Even for a label not terribly prone to shyness, Studio Barnhus finds a new rallying cry in Zones Within Zones: “Here’s your trance, now dance!!” Their yelps aren’t immediately apparent during “The Unmaker”‘s opening moments, with muted percussion shuffling through the mix in a style familiar to anyone who’s followed Boman for the last year. But once snappy hi-hats spur it into a gallop, the big, sandpapery synths that define this release quickly come into view, and before you know it, they’re coming at you from all sides. Matsell nails the formula particularly well (and with notable physicality) on “Ultra Vivid Parse,” where trance-y chords seem to accidently wander into a Dance Mania party tune and somehow fit in just great. “Mind Vs.
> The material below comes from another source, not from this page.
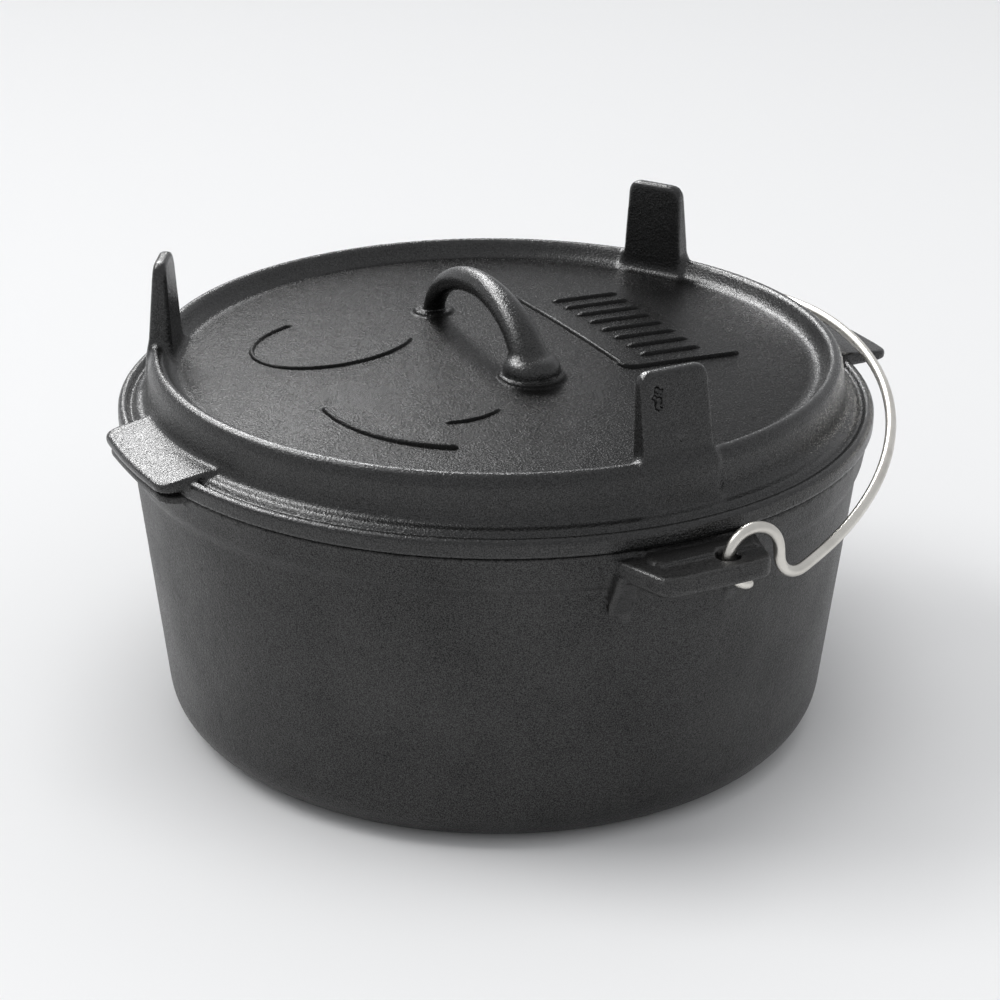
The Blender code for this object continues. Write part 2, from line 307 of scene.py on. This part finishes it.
def measure(field, points, h=0.35):
    """Slope, value and mean bend of a field at points; the bend is above 0 on an edge."""
    value = field(*points.T)
    slope = np.empty_like(points)
    bend = -6 * value
    for axis in range(3):
        shift = np.zeros(3)
        shift[axis] = h
        more = field(*(points + shift).T)
        less = field(*(points - shift).T)
        slope[:, axis] = (more - less) / (2 * h)
        bend += more + less
    return slope, value, bend / (h * h)


# ---------------------------------------------------------------- lid

def dome(r):
    """Height of the plate's domed top above the seat plane."""
    return PLATE_Z + DOME * (1 - (r / PLATE_R) ** 2)


def arc(centre_r, centre_z, radius, start, end, steps):
    """Points on an arc, from one angle in degrees to another."""
    angles = np.radians(np.linspace(start, end, steps))
    return [(centre_r + radius * math.cos(a), centre_z + radius * math.sin(a)) for a in angles]


def lid_outline():
    """The lid's closed profile: plate, ridge, beaded flange, locating ring and underside."""
    top = [(-20.0, dome(0))] + [(r, dome(r)) for r in np.linspace(0, 117.0, 14)]
    top += [(119.6, 18.5), (121.3, 19.2), (122.6, 20.6)]
    top += arc(126.6, 22.3, 2.7, 165, 20, 9)
    top += [(130.1, 20.6), (130.9, 11.4), (131.4, 9.4), (132.4, 8.0)]
    top += [(133.6, 7.6), (134.9, 7.4), (135.9, 6.4), (136.7, 5.2), (137.5, 5.1), (138.3, 6.1)]
    top += arc(139.9, 4.9, 2.1, 125, 0, 7)
    low = [(FLANGE_R, 0.7), (FLANGE_R - 0.7, 0.0), (LOCATOR_R, 0.0), (LOCATOR_R, -4.2)]
    low += [(LOCATOR_R - 0.8, -5.0)]
    low += [(129.0, -5.0), (128.2, -4.2), (126.4, 3.0), (125.4, 8.0), (123.0, 11.6), (118.0, 13.1)]
    low += [(r, dome(r) - PLATE_THICK) for r in (85.0, 45.0, 0.0)]
    low.append((-20.0, dome(0) - PLATE_THICK))
    return [(r, SEAT + z) for r, z in top + low]


def foot_field(azimuth, top_in, top_half, top, low_half):
    """One tapered foot on the ridge, with rounded top corners."""
    ca = math.cos(math.radians(azimuth))
    sa = math.sin(math.radians(azimuth))

    def part(x, y, z):
        along = -sa * x + ca * y
        out = ca * x + sa * y
        share = (z - SEAT - FOOT_LOW) / (top - FOOT_LOW)
        inner = FOOT_LOW_IN + share * (top_in - FOOT_LOW_IN)
        outer = FOOT_LOW_OUT + share * (top_in + FOOT_TOP_THICK - FOOT_LOW_OUT)
        half = low_half + share * (top_half - low_half)
        sides = smax(np.abs(along) - half, z - SEAT - top, 5.0)
        faces = smax(inner - out, out - outer, 1.0)
        return smax_all([sides, faces, SEAT + 9.0 - z], 1.9)

    centre = (FOOT_CENTRE_R * ca, FOOT_CENTRE_R * sa)
    low = (centre[0] - 17, centre[1] - 17, SEAT + 9)
    high = (centre[0] + 17, centre[1] + 17, SEAT + top)
    return lambda x, y, z: near(x, y, z, low, high, 9.0, part)


def tab_field(side, reach):
    """One grip tab, whose top falls outwards."""
    def part(x, y, z):
        out = side * x
        across = y - TAB_CENTRE_Y
        share = (out - TAB_ROOT_X) / (reach - TAB_ROOT_X)
        top = SEAT + TAB_TOP_ROOT - TAB_FALL * share
        rim = reach - across ** 2 / 480.0
        outline = smax(out - rim, np.abs(across) - TAB_HALF - (1 - share), 5.5)
        outline = smax(outline, TAB_ROOT_X - 1.0 - out, 0.6)
        return smax(outline, smax(z - top, SEAT + TAB_LOW - z, 0.8), 1.5)

    edge = sorted((side * 124.0, side * reach))
    low = (edge[0], -37.0, SEAT + 3)
    high = (edge[1], 27.0, SEAT + 10)
    return lambda x, y, z: near(x, y, z, low, high, 8.0, part)


def boss(x, y, z, centre_y, radius, height, soften):
    """A short upright boss on the plate under the handle."""
    base = SEAT + dome(abs(centre_y))
    body = smax(np.hypot(x, y - centre_y) - radius, z - base - height, soften)
    return smax(body, base - 5.0 - z, 0.5)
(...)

Mind,” recalling Legowelt nearly as much as something James Holden would chart, may be the collection’s most divisive moment: deploying its gigantic arpeggios requires great care and restraint (or straight-up balls, perhaps), but in these post-“Adrenalin” times, I have to believe that DJ is out there. “Pyramideleven,” Matsell’s beatless comedown, blasts us farther out into space rather than coax us back to earth. Even for an EP as brash as this one, the move feels appropriate: we could certainly keep lapping up house records that are straightforward and proper and polite, but when we’re having this much fun, why would we?

Nick Connellan  on April 3, 2012 at 12:22 AM

“Like an Ikea bookshelf assembled sans directions, the label’s output throws a fair share of quirks into familiar forms.” Very clever, enjoyed reading that. Can’t say I’m really feeling the tracks though; way too busy for my palate.